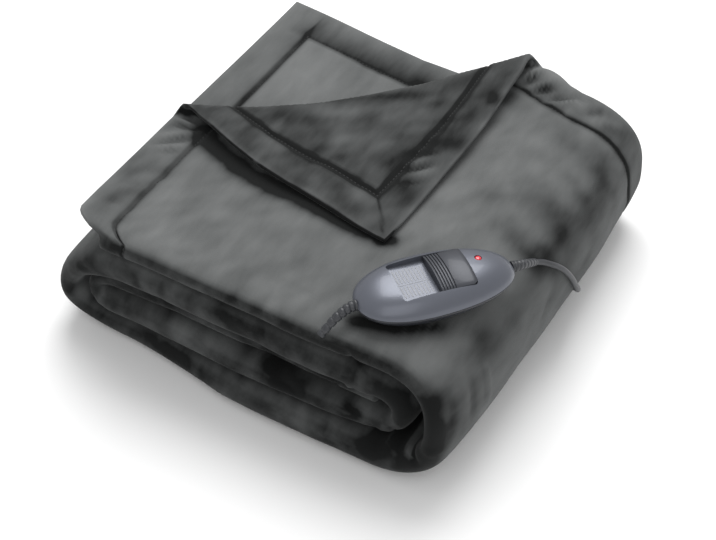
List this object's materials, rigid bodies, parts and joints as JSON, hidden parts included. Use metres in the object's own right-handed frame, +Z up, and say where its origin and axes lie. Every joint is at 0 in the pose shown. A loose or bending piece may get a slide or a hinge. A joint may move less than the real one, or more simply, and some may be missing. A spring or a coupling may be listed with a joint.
{
  "type": "electric heated blanket",
  "caption": "Folded and flat-rolled plush heated throw with one corner turned back, a hand controller with a slide switch lying on top, and its lead coiled behind.",
  "frame": {"origin": "on the floor, under the middle of the folded blanket and its controller", "axes": "+Z up; +X towards the rolled side that the lead runs over; -Y towards the long folded front edge"},
  "size_m": [0.3662, 0.4367, 0.1504],
  "materials": {
    "plush": "charcoal grey short-pile plush",
    "shell_plastic": "dark blue-grey, satin gloss",
    "slider_plastic": "dark blue-grey, satin gloss, grip ribs",
    "pilot_lens": "red translucent lens",
    "cord_rubber": "dark grey, smooth",
    "pin_metal": "nickel plated"
  },
  "bodies": {
    "stack": {"blanket": "plush", "handset_lower": "shell_plastic", "handset_upper": "shell_plastic", "pilot_light": "pilot_lens", "relief_blanket": "cord_rubber", "relief_mains": "cord_rubber", "mains_cord": "cord_rubber", "cord_coil": "cord_rubber", "plug_lead": "cord_rubber", "plug": "cord_rubber", "plug_pin_left": "pin_metal", "plug_pin_right": "pin_metal"},
    "slide_switch": {"slider": "slider_plastic"}
  },
  "joints": [
    {"name": "slider_slide", "type": "slide", "parent": "stack", "child": "slide_switch", "axis": [0.6148, 0.7869, -0.0523], "range_m": [-0.026, 0]}
  ]
}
━━━━━━━━━━━━━━━━
■ PROBLEM TO SOLVE
Repeat the material above in full, exactly as it stands.

■ OUTPUT BELOW
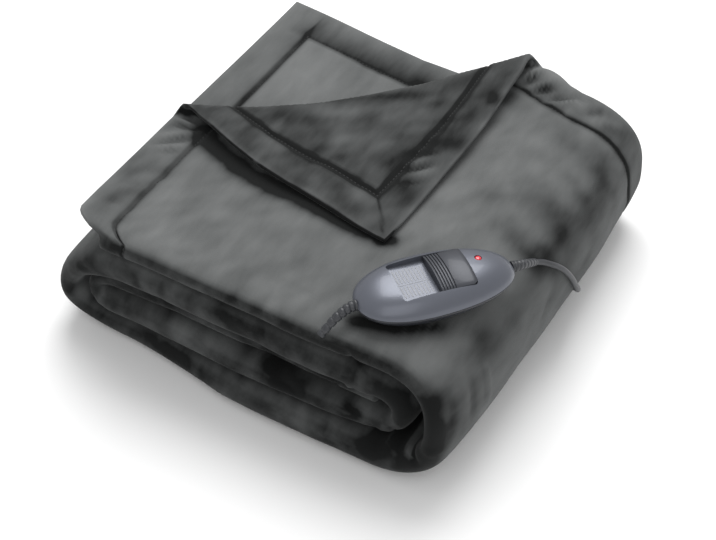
List this object's materials, rigid bodies, parts and joints as JSON, hidden parts included. Use metres in the object's own right-handed frame, +Z up, and say where its origin and axes lie. Every joint is at 0 in the pose shown. A loose or bending piece may get a slide or a hinge. A joint may move less than the real one, or more simply, and some may be missing. A spring or a coupling may be listed with a joint.
{
  "type": "electric heated blanket",
  "caption": "Folded and flat-rolled plush heated throw with one corner turned back, a hand controller with a slide switch lying on top, and its lead coiled behind.",
  "frame": {"origin": "on the floor, under the middle of the folded blanket and its controller", "axes": "+Z up; +X towards the rolled side that the lead runs over; -Y towards the long folded front edge"},
  "size_m": [0.3662, 0.4367, 0.1504],
  "materials": {
    "plush": "charcoal grey short-pile plush",
    "shell_plastic": "dark blue-grey, satin gloss",
    "slider_plastic": "dark blue-grey, satin gloss, grip ribs",
    "pilot_lens": "red translucent lens",
    "cord_rubber": "dark grey, smooth",
    "pin_metal": "nickel plated"
  },
  "bodies": {
    "stack": {"blanket": "plush", "handset_lower": "shell_plastic", "handset_upper": "shell_plastic", "pilot_light": "pilot_lens", "relief_blanket": "cord_rubber", "relief_mains": "cord_rubber", "mains_cord": "cord_rubber", "cord_coil": "cord_rubber", "plug_lead": "cord_rubber", "plug": "cord_rubber", "plug_pin_left": "pin_metal", "plug_pin_right": "pin_metal"},
    "slide_switch": {"slider": "slider_plastic"}
  },
  "joints": [
    {"name": "slider_slide", "type": "slide", "parent": "stack", "child": "slide_switch", "axis": [0.6148, 0.7869, -0.0523], "range_m": [-0.026, 0]}
  ]
}